• [Exercise details]
Using the data that follows, return exactly the lines from the one that contains "const pack = new THREE.Group();" through the one that contains "zip(*points))), Vector(map(max, zip(*points)))", ends included.

• [Dataset extract]
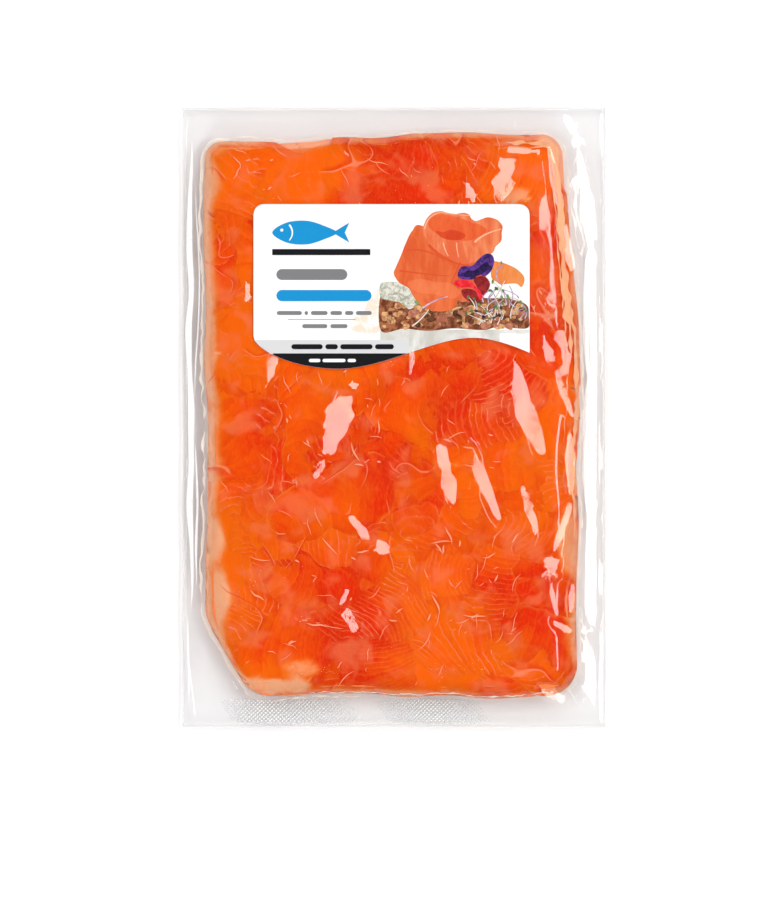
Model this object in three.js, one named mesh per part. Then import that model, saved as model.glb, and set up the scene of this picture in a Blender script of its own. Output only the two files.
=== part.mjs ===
// A vacuum pack of smoked salmon, lying on its back: a clear pouch drawn tight round a slab of slices,
// with a flat sealed margin all round, and a printed label stuck on its face.
// Millimetres. +Z is up out of the pack's face, +Y points to its top edge, and the origin is the middle
// of the pouch's outline, on the surface that the pack lies on.

import * as THREE from "three";
import { mergeVertices } from "three/addons/utils/BufferGeometryUtils.js";

// Driving dimensions of the pouch.
const POUCH_WIDTH = 205;
const POUCH_HEIGHT = 300;
const PACK_THICKNESS = 20;
const FILM_MARGIN_THICKNESS = 0.7;

// The slab of salmon inside it, measured where the two films part.
const SLAB_LEFT = -91.5;
const SLAB_RIGHT = 89.5;
const SLAB_TOP = 138;
const SLAB_BOTTOM = -135;
const CORNER_RADIUS = { topLeft: 9, topRight: 11, bottomRight: 16, bottomLeft: 20 };
const SMALLEST_RADIUS = 2;
const EDGE_WANDER = 1.3; // how far the slab's outline wanders in and out
const WANDER_DEPTH = 40; // the wander has died out this far inside the outline

// The slab isn't a true rectangle: its right side leans in towards the top, its top edge drops to the left,
// and its lower left corner is cut on a slant.
const LEAN = { from: 35, over: 100, by: 8.5 };
const TOP_DROP = { from: 60, over: 142, by: 4.4 };
const SLANT = { from: 92, to: 128, by: 14 };

// Its section, from the line where the films part.
const PARTING_HEIGHT = 5.5;
const SHOULDER_WIDTH = 15;
const SHOULDER_FULLNESS = 2.3;
const HEEL_WIDTH = 6;
const FACE_RELIEF = 0.9; // height of the slices' folds that show through the film
const FOLD_BIAS = 0.5; // hollows reach deeper than folds rise
const FACE_DIP = 0.6; // away from the label the face lies this much lower

// The sealed margin droops from the parting line towards the table, in shallow ripples.
const MARGIN_EDGE_HEIGHT = 2.8;
const MARGIN_RIPPLE = 0.4;
const MARGIN_RIPPLE_LENGTH = 46;

// The label.
const LABEL_LEFT = -67.4;
const LABEL_RIGHT = 65;
const LABEL_TOP = 102.1;
const LABEL_CORNER = 5;
const LABEL_SIDE_END = 38.8; // the left side ends here, above the wave
const LABEL_WAVE = {
  troughX: -26.4,
  troughY: 23.1,
  crestX: 37.8,
  crestY: 38,
  endY: 30.75,
};
const LABEL_THICKNESS = 0.3;
const LABEL_GAP = 0.1; // between the film and the label
const LABEL_FLAT_BORDER = 12; // the relief rises to its full height over this distance from the label

// How finely the pouch is divided.
const STEPS_ACROSS = 20;
const STEPS_ALONG = 30;
const MARGIN_STEPS = 3;
const FACE_INSETS = [0.8, 2.2, 4.5, 8, 12, 17, 24, 33, 43, 54, 66, 78];
const BACK_INSETS = [0.8, 2, 3.8, HEEL_WIDTH, 40];

const slabWidth = SLAB_RIGHT - SLAB_LEFT;
const slabHeight = SLAB_TOP - SLAB_BOTTOM;
const slabCentre = new THREE.Vector2((SLAB_LEFT + SLAB_RIGHT) / 2, (SLAB_TOP + SLAB_BOTTOM) / 2);

const { clamp, lerp, smoothstep } = THREE.MathUtils;

// Points round the edge of a square from -1 to 1, anticlockwise from its lower left corner.
function squareWalk() {
  const walk = [];
  const side = (steps, from, to) => {
    for (let i = 0; i < steps; i += 1) walk.push(new THREE.Vector2().lerpVectors(from, to, i / steps));
  };
  const corners = [
    [-1, -1],
    [1, -1],
    [1, 1],
    [-1, 1],
  ].map(([u, v]) => new THREE.Vector2(u, v));
  corners.forEach((corner, i) => side(i % 2 ? STEPS_ALONG : STEPS_ACROSS, corner, corners[(i + 1) % 4]));
  return walk;
}

function cornerRadius(u, v) {
  if (v > 0) return u > 0 ? CORNER_RADIUS.topRight : CORNER_RADIUS.topLeft;
  return u > 0 ? CORNER_RADIUS.bottomRight : CORNER_RADIUS.bottomLeft;
}

// How far the slab's outline stands out at a point of the walk: the uneven ends of the slices.
function wander(u, v) {
  const turn = Math.atan2(v, u);
  return EDGE_WANDER * (0.6 * Math.sin(5 * turn + 1) + 0.4 * Math.sin(11 * turn) + 0.3 * Math.cos(17 * turn));
}

// The slab's rounded outline, drawn in by an inset: the point of it that belongs to a point of the walk.
function slabPoint({ x: u, y: v }, inset) {
  const halfWidth = slabWidth / 2 - inset;
  const halfHeight = slabHeight / 2 - inset;
  const radius = Math.min(Math.max(cornerRadius(u, v) - inset, SMALLEST_RADIUS), halfWidth);
  const onBox = new THREE.Vector2(u * halfWidth, v * halfHeight);
  const hub = new THREE.Vector2(
    clamp(onBox.x, radius - halfWidth, halfWidth - radius),
    clamp(onBox.y, radius - halfHeight, halfHeight - radius),
  );
  const outward = onBox.clone().sub(hub).normalize();
  const reach = radius + wander(u, v) * Math.max(0, 1 - inset / WANDER_DEPTH);
  return slump(hub.addScaledVector(outward, reach).add(slabCentre));
}

// Moves a point of a rectangular slab to where it lies in this one.
function slump({ x, y }) {
  const right = clamp(x / SLAB_RIGHT, 0, 1);
  const left = clamp(x / SLAB_LEFT, 0, 1);
  const lean = LEAN.by * right * clamp((y - LEAN.from) / LEAN.over, 0, 2) ** 1.5;
  const drop = TOP_DROP.by * clamp((TOP_DROP.from - x) / TOP_DROP.over, 0, 1) * clamp(y / SLAB_TOP, 0, 1) ** 2;
  const slant = SLANT.by * left ** 1.5 * smoothstep(-y, SLANT.from, SLANT.to);
  return new THREE.Vector2(x - lean + slant, y - drop);
}

function pouchPoint({ x: u, y: v }) {
  return new THREE.Vector2((u * POUCH_WIDTH) / 2, (v * POUCH_HEIGHT) / 2);
}

// A quarter of a superellipse, from 0 at the parting line to 1 on the flat.
function shoulder(share) {
  return (1 - (1 - clamp(share, 0, 1)) ** SHOULDER_FULLNESS) ** (1 / SHOULDER_FULLNESS);
}

// 0 under the label, where the film is flat, and 1 well away from it.
function clearOfLabel(x, y) {
  const dx = Math.max(LABEL_LEFT - x, x - LABEL_RIGHT, 0);
  const dy = Math.max(LABEL_WAVE.troughY - y, y - LABEL_TOP, 0);
  return smoothstep(Math.hypot(dx, dy), 1, LABEL_FLAT_BORDER);
}

// The low folds and hollows that overlapping slices leave in the face.
function relief(x, y) {
  const folds =
    0.4 * Math.sin(x / 10.5 + 1.7 * Math.sin(y / 23)) +
    0.35 * Math.sin(y / 8.6 + 1.3 * Math.sin(x / 17)) +
    0.25 * Math.sin((x + 0.6 * y) / 6.8);
  return FACE_RELIEF * (folds - FOLD_BIAS) - FACE_DIP;
}

function faceHeight(x, y, inset) {
  const flat = PACK_THICKNESS + relief(x, y) * clearOfLabel(x, y);
  return lerp(PARTING_HEIGHT + FILM_MARGIN_THICKNESS / 2, flat, shoulder(inset / SHOULDER_WIDTH));
}

function backHeight(inset) {
  return lerp(PARTING_HEIGHT - FILM_MARGIN_THICKNESS / 2, 0, shoulder(inset / HEEL_WIDTH));
}

// Height of the middle of the margin. share runs from 0 at the slab to 1 at the pouch's cut edge.
function marginHeight(x, y, share) {
  const ripple = MARGIN_RIPPLE * Math.sin(x / (MARGIN_RIPPLE_LENGTH / 6) + y / (MARGIN_RIPPLE_LENGTH / 5));
  return lerp(PARTING_HEIGHT, MARGIN_EDGE_HEIGHT + ripple, share);
}

// One closed surface made of rings that run from the middle of the face, over the slab's shoulder, out to
// the margin's cut edge, and back under the pouch to the middle of its back.
function pouchGeometry() {
  const walk = squareWalk();
  const spineInset = slabWidth / 2;
  const ring = (place) => walk.map(place);
  const slabRing = (inset, height) =>
    ring((step) => {
      const { x, y } = slabPoint(step, inset);
      return [x, y, height(x, y, inset)];
    });
  const marginRing = (share, side) =>
    ring((step) => {
      const { x, y } = slabPoint(step, 0).lerp(pouchPoint(step), share);
      return [x, y, marginHeight(x, y, share) + (side * FILM_MARGIN_THICKNESS) / 2];
    });
  // The spine is where the innermost rings close up: a line along the slab's middle.
  const spineRing = (height) =>
    ring(({ y: v }) => {
      const y = slabCentre.y + v * (slabHeight / 2 - spineInset);
      return [slabCentre.x, y, height(slabCentre.x, y, spineInset)];
    });

  const shares = Array.from({ length: MARGIN_STEPS + 1 }, (_, i) => i / MARGIN_STEPS);
  const rings = [
    spineRing(faceHeight),
    ...[...FACE_INSETS].reverse().map((inset) => slabRing(inset, faceHeight)),
    ...shares.map((share) => marginRing(share, 1)),
    ...[...shares].reverse().map((share) => marginRing(share, -1)),
    ...BACK_INSETS.map((inset) => slabRing(inset, (x, y, depth) => backHeight(depth))),
    spineRing(() => 0),
  ];

  const around = walk.length;
  const index = [];
  for (let r = 0; r + 1 < rings.length; r += 1) {
    for (let i = 0; i < around; i += 1) {
      const next = (i + 1) % around;
      const [a, b, c, d] = [r * around + i, (r + 1) * around + i, (r + 1) * around + next, r * around + next];
      index.push(a, b, c, a, c, d);
    }
  }
  const geometry = new THREE.BufferGeometry();
  geometry.setAttribute("position", new THREE.Float32BufferAttribute(rings.flat(2), 3));
  geometry.setIndex(index);
  return withoutCollapsedFaces(mergeVertices(geometry, 1e-3));
}

function withoutCollapsedFaces(geometry) {
  const index = geometry.getIndex().array;
  const kept = [];
  for (let i = 0; i < index.length; i += 3) {
    const [a, b, c] = index.slice(i, i + 3);
    if (a !== b && b !== c && a !== c) kept.push(a, b, c);
  }
  geometry.setIndex(kept);
  geometry.computeVertexNormals();
  return geometry;
}

// The label's outline: two rounded top corners, a rounded lower left one, and a wave for a lower edge.
function labelGeometry() {
  const { troughX, troughY, crestX, crestY, endY } = LABEL_WAVE;
  const outline = new THREE.Shape();
  outline.moveTo(LABEL_LEFT, LABEL_SIDE_END);
  outline.bezierCurveTo(LABEL_LEFT, LABEL_SIDE_END - 5.8, LABEL_LEFT + 17.4, troughY, troughX, troughY);
  outline.bezierCurveTo(troughX + 21.4, troughY, crestX - 18.8, crestY, crestX, crestY);
  outline.bezierCurveTo(crestX + 9.2, crestY, LABEL_RIGHT - 7.5, endY + 3.4, LABEL_RIGHT, endY);
  outline.lineTo(LABEL_RIGHT, LABEL_TOP - LABEL_CORNER);
  outline.absarc(LABEL_RIGHT - LABEL_CORNER, LABEL_TOP - LABEL_CORNER, LABEL_CORNER, 0, Math.PI / 2, false);
  outline.lineTo(LABEL_LEFT + LABEL_CORNER, LABEL_TOP);
  outline.absarc(
    LABEL_LEFT + LABEL_CORNER,
    LABEL_TOP - LABEL_CORNER,
    LABEL_CORNER,
    Math.PI / 2,
    Math.PI,
    false,
  );
  return new THREE.ExtrudeGeometry(outline, {
    depth: LABEL_THICKNESS,
    bevelEnabled: false,
    curveSegments: 16,
  });
}

function pouch() {
  const material = new THREE.MeshStandardMaterial({ color: 0xf4521a, roughness: 0.25, metalness: 0 });
  const mesh = new THREE.Mesh(pouchGeometry(), material);
  mesh.name = "pouch";
  return mesh;
}

function label() {
  const material = new THREE.MeshStandardMaterial({ color: 0xf7f7f7, roughness: 0.5, metalness: 0 });
  const mesh = new THREE.Mesh(labelGeometry(), material);
  mesh.name = "label";
  mesh.position.z = PACK_THICKNESS + LABEL_GAP;
  return mesh;
}

const pack = new THREE.Group();
pack.name = "salmon_pack";
pack.add(pouch(), label());

export default pack;
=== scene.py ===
"""A vacuum pack of smoked salmon: a clear pouch drawn tight over a slab of slices, with a printed label."""

import math
import random

import bmesh
import bpy
import numpy as np
from mathutils import Matrix, Vector


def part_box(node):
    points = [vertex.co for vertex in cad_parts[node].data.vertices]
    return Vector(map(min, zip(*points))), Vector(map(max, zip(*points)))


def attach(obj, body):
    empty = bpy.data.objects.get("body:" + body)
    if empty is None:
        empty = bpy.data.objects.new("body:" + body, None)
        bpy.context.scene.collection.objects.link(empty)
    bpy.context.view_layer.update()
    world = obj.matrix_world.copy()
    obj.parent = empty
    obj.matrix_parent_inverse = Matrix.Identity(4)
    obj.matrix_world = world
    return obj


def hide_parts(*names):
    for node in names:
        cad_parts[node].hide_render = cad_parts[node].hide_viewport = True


bl_info = {
    "name": "Smoked salmon pack",
    "version": (1, 0, 0),
    "blender": (4, 5, 0),
    "location": "View3D > Sidebar > Salmon pack",
    "description": "Builds the film, the salmon slices and the label of a vacuum pack",
    "category": "Add Mesh",
}

MM = 0.001
BODY = "root"
WHITE = (1.0, 1.0, 1.0, 1.0)
# What the flesh's material reads at each point: place along the grain, tone, thinness and strength of lines.
FLESH_ATTRIBUTES = ("grain", "tone", "thin", "lines")
# Edges that turn by more than this, in radians, are crisp.
SHARPEST_SMOOTH = 1.0
# Step over which the slope of a height is measured.
SLOPE_STEP = 0.05 * MM

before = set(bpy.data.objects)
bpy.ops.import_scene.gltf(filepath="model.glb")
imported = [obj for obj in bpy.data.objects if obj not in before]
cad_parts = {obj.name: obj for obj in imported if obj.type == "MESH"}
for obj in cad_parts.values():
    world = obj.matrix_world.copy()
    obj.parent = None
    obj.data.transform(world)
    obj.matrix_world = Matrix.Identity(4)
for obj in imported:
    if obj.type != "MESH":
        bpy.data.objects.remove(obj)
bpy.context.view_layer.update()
POUCH_LOW, POUCH_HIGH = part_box("pouch")
LABEL_LOW, LABEL_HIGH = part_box("label")


# ---------------------------------------------------------------- settings


def length_property(name, description, default):
    """A size in metres, shown in the scene's units."""
    return bpy.props.FloatProperty(
        name=name, description=description, default=default, unit="LENGTH", precision=5
    )


def colour_property(name, description, default):
    """A linear colour with a swatch."""
    return bpy.props.FloatVectorProperty(
        name=name, description=description, default=default, subtype="COLOR", size=3, min=0, max=1
    )


def place_property(name, description, default):
    """A place in the row frame."""
    return bpy.props.FloatVectorProperty(
        name=name, description=description, default=default, subtype="TRANSLATION", unit="LENGTH"
    )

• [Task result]
const pack = new THREE.Group();
pack.name = "salmon_pack";
pack.add(pouch(), label());

export default pack;
=== scene.py ===
"""A vacuum pack of smoked salmon: a clear pouch drawn tight over a slab of slices, with a printed label."""

import math
import random

import bmesh
import bpy
import numpy as np
from mathutils import Matrix, Vector


def part_box(node):
    points = [vertex.co for vertex in cad_parts[node].data.vertices]
    return Vector(map(min, zip(*points))), Vector(map(max, zip(*points)))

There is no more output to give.